### What is being asked
Repeat the whole listing exactly.

start Supplied data

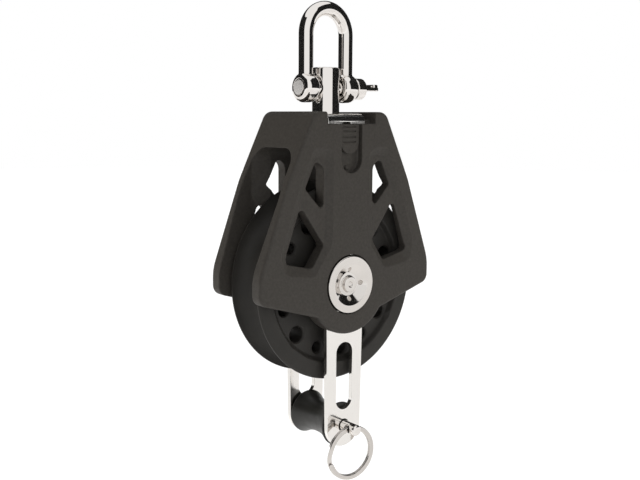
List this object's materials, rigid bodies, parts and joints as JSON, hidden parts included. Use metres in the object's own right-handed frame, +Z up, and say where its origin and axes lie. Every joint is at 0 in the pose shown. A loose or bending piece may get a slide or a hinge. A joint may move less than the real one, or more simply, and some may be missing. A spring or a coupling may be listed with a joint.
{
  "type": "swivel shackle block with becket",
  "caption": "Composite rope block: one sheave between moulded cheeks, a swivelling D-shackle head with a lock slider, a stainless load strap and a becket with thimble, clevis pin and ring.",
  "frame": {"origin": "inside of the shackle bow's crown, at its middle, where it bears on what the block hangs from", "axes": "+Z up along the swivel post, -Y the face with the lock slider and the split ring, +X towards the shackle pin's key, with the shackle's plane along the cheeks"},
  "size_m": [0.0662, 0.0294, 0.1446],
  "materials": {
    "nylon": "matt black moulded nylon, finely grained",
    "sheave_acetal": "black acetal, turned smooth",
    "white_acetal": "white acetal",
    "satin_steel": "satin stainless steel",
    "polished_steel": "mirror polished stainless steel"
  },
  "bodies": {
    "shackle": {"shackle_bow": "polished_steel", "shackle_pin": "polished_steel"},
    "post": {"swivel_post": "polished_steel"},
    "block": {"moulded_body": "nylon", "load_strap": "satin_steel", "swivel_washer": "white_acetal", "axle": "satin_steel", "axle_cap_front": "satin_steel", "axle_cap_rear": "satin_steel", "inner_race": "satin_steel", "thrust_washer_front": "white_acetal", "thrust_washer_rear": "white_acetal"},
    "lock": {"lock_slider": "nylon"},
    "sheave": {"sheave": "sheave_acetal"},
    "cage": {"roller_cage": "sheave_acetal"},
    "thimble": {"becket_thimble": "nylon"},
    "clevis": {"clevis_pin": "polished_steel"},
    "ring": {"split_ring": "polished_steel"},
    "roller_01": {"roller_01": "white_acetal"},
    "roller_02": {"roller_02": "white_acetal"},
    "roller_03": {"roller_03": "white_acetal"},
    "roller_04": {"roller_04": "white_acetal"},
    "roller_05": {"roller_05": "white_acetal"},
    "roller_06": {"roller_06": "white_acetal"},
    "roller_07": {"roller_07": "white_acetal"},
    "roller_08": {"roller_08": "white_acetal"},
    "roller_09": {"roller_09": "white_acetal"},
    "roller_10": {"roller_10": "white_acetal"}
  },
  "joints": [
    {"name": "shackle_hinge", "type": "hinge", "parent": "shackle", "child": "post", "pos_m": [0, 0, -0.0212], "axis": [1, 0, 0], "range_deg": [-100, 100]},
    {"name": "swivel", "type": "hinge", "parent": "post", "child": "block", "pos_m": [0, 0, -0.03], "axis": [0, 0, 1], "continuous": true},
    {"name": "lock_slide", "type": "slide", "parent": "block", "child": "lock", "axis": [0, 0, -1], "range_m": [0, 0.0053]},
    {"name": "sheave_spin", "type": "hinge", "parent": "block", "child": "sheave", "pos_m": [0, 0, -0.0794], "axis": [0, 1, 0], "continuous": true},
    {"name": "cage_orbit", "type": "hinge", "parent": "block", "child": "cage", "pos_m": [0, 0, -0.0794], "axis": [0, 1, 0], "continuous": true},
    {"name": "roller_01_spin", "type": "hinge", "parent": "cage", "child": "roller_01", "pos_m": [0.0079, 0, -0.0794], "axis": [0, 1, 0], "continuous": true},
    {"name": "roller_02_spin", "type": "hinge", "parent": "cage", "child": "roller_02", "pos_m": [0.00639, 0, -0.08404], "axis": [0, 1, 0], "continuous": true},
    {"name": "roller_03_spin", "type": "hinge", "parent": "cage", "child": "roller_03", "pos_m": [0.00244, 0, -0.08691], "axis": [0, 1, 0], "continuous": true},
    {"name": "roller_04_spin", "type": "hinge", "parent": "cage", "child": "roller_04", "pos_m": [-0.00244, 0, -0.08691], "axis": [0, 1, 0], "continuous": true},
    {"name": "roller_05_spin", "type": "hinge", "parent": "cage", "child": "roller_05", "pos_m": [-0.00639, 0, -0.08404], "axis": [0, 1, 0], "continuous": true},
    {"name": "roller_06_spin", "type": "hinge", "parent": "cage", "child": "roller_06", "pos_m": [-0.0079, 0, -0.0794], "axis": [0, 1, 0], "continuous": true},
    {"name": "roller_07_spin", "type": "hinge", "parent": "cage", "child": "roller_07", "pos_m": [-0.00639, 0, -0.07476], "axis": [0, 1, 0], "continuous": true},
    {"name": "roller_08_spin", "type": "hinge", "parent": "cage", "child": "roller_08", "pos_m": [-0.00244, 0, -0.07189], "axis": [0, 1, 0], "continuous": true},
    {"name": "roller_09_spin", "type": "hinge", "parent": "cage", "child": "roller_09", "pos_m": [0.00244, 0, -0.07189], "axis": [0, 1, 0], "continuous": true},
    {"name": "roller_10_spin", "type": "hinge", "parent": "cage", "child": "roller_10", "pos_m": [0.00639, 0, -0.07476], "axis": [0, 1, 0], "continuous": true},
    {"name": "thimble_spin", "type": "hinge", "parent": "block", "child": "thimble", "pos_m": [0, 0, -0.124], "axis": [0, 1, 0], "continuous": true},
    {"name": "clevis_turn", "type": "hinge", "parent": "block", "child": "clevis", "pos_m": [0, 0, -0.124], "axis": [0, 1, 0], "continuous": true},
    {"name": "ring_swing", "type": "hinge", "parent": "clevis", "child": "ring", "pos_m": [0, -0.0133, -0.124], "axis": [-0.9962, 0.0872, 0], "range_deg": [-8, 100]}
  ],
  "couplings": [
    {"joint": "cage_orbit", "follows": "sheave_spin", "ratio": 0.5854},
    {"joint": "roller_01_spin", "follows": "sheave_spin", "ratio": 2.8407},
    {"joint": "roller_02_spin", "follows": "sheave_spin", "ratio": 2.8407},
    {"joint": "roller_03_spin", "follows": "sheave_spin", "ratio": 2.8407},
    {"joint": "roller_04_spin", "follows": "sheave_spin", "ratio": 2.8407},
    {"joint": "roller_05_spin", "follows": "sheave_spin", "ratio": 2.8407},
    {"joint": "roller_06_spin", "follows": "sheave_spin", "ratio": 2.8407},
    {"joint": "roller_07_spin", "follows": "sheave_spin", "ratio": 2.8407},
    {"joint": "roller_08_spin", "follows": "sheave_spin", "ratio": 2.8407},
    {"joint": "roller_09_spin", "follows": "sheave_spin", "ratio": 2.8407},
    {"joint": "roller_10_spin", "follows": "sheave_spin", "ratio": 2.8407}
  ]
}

end Supplied data

### Full answer
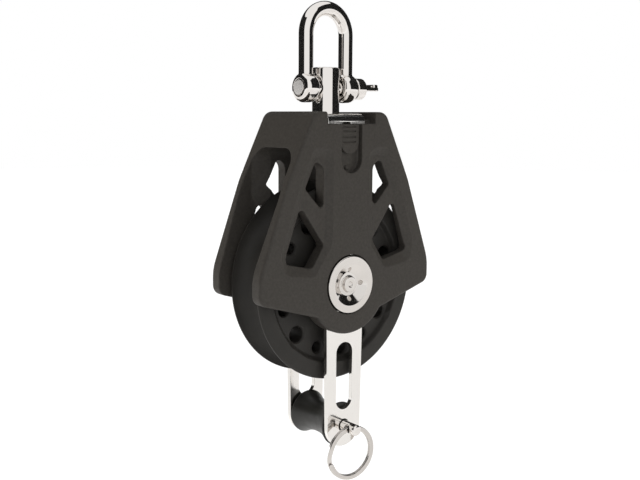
List this object's materials, rigid bodies, parts and joints as JSON, hidden parts included. Use metres in the object's own right-handed frame, +Z up, and say where its origin and axes lie. Every joint is at 0 in the pose shown. A loose or bending piece may get a slide or a hinge. A joint may move less than the real one, or more simply, and some may be missing. A spring or a coupling may be listed with a joint.
{
  "type": "swivel shackle block with becket",
  "caption": "Composite rope block: one sheave between moulded cheeks, a swivelling D-shackle head with a lock slider, a stainless load strap and a becket with thimble, clevis pin and ring.",
  "frame": {"origin": "inside of the shackle bow's crown, at its middle, where it bears on what the block hangs from", "axes": "+Z up along the swivel post, -Y the face with the lock slider and the split ring, +X towards the shackle pin's key, with the shackle's plane along the cheeks"},
  "size_m": [0.0662, 0.0294, 0.1446],
  "materials": {
    "nylon": "matt black moulded nylon, finely grained",
    "sheave_acetal": "black acetal, turned smooth",
    "white_acetal": "white acetal",
    "satin_steel": "satin stainless steel",
    "polished_steel": "mirror polished stainless steel"
  },
  "bodies": {
    "shackle": {"shackle_bow": "polished_steel", "shackle_pin": "polished_steel"},
    "post": {"swivel_post": "polished_steel"},
    "block": {"moulded_body": "nylon", "load_strap": "satin_steel", "swivel_washer": "white_acetal", "axle": "satin_steel", "axle_cap_front": "satin_steel", "axle_cap_rear": "satin_steel", "inner_race": "satin_steel", "thrust_washer_front": "white_acetal", "thrust_washer_rear": "white_acetal"},
    "lock": {"lock_slider": "nylon"},
    "sheave": {"sheave": "sheave_acetal"},
    "cage": {"roller_cage": "sheave_acetal"},
    "thimble": {"becket_thimble": "nylon"},
    "clevis": {"clevis_pin": "polished_steel"},
    "ring": {"split_ring": "polished_steel"},
    "roller_01": {"roller_01": "white_acetal"},
    "roller_02": {"roller_02": "white_acetal"},
    "roller_03": {"roller_03": "white_acetal"},
    "roller_04": {"roller_04": "white_acetal"},
    "roller_05": {"roller_05": "white_acetal"},
    "roller_06": {"roller_06": "white_acetal"},
    "roller_07": {"roller_07": "white_acetal"},
    "roller_08": {"roller_08": "white_acetal"},
    "roller_09": {"roller_09": "white_acetal"},
    "roller_10": {"roller_10": "white_acetal"}
  },
  "joints": [
    {"name": "shackle_hinge", "type": "hinge", "parent": "shackle", "child": "post", "pos_m": [0, 0, -0.0212], "axis": [1, 0, 0], "range_deg": [-100, 100]},
    {"name": "swivel", "type": "hinge", "parent": "post", "child": "block", "pos_m": [0, 0, -0.03], "axis": [0, 0, 1], "continuous": true},
    {"name": "lock_slide", "type": "slide", "parent": "block", "child": "lock", "axis": [0, 0, -1], "range_m": [0, 0.0053]},
    {"name": "sheave_spin", "type": "hinge", "parent": "block", "child": "sheave", "pos_m": [0, 0, -0.0794], "axis": [0, 1, 0], "continuous": true},
    {"name": "cage_orbit", "type": "hinge", "parent": "block", "child": "cage", "pos_m": [0, 0, -0.0794], "axis": [0, 1, 0], "continuous": true},
    {"name": "roller_01_spin", "type": "hinge", "parent": "cage", "child": "roller_01", "pos_m": [0.0079, 0, -0.0794], "axis": [0, 1, 0], "continuous": true},
    {"name": "roller_02_spin", "type": "hinge", "parent": "cage", "child": "roller_02", "pos_m": [0.00639, 0, -0.08404], "axis": [0, 1, 0], "continuous": true},
    {"name": "roller_03_spin", "type": "hinge", "parent": "cage", "child": "roller_03", "pos_m": [0.00244, 0, -0.08691], "axis": [0, 1, 0], "continuous": true},
    {"name": "roller_04_spin", "type": "hinge", "parent": "cage", "child": "roller_04", "pos_m": [-0.00244, 0, -0.08691], "axis": [0, 1, 0], "continuous": true},
    {"name": "roller_05_spin", "type": "hinge", "parent": "cage", "child": "roller_05", "pos_m": [-0.00639, 0, -0.08404], "axis": [0, 1, 0], "continuous": true},
    {"name": "roller_06_spin", "type": "hinge", "parent": "cage", "child": "roller_06", "pos_m": [-0.0079, 0, -0.0794], "axis": [0, 1, 0], "continuous": true},
    {"name": "roller_07_spin", "type": "hinge", "parent": "cage", "child": "roller_07", "pos_m": [-0.00639, 0, -0.07476], "axis": [0, 1, 0], "continuous": true},
    {"name": "roller_08_spin", "type": "hinge", "parent": "cage", "child": "roller_08", "pos_m": [-0.00244, 0, -0.07189], "axis": [0, 1, 0], "continuous": true},
    {"name": "roller_09_spin", "type": "hinge", "parent": "cage", "child": "roller_09", "pos_m": [0.00244, 0, -0.07189], "axis": [0, 1, 0], "continuous": true},
    {"name": "roller_10_spin", "type": "hinge", "parent": "cage", "child": "roller_10", "pos_m": [0.00639, 0, -0.07476], "axis": [0, 1, 0], "continuous": true},
    {"name": "thimble_spin", "type": "hinge", "parent": "block", "child": "thimble", "pos_m": [0, 0, -0.124], "axis": [0, 1, 0], "continuous": true},
    {"name": "clevis_turn", "type": "hinge", "parent": "block", "child": "clevis", "pos_m": [0, 0, -0.124], "axis": [0, 1, 0], "continuous": true},
    {"name": "ring_swing", "type": "hinge", "parent": "clevis", "child": "ring", "pos_m": [0, -0.0133, -0.124], "axis": [-0.9962, 0.0872, 0], "range_deg": [-8, 100]}
  ],
  "couplings": [
    {"joint": "cage_orbit", "follows": "sheave_spin", "ratio": 0.5854},
    {"joint": "roller_01_spin", "follows": "sheave_spin", "ratio": 2.8407},
    {"joint": "roller_02_spin", "follows": "sheave_spin", "ratio": 2.8407},
    {"joint": "roller_03_spin", "follows": "sheave_spin", "ratio": 2.8407},
    {"joint": "roller_04_spin", "follows": "sheave_spin", "ratio": 2.8407},
    {"joint": "roller_05_spin", "follows": "sheave_spin", "ratio": 2.8407},
    {"joint": "roller_06_spin", "follows": "sheave_spin", "ratio": 2.8407},
    {"joint": "roller_07_spin", "follows": "sheave_spin", "ratio": 2.8407},
    {"joint": "roller_08_spin", "follows": "sheave_spin", "ratio": 2.8407},
    {"joint": "roller_09_spin", "follows": "sheave_spin", "ratio": 2.8407},
    {"joint": "roller_10_spin", "follows": "sheave_spin", "ratio": 2.8407}
  ]
}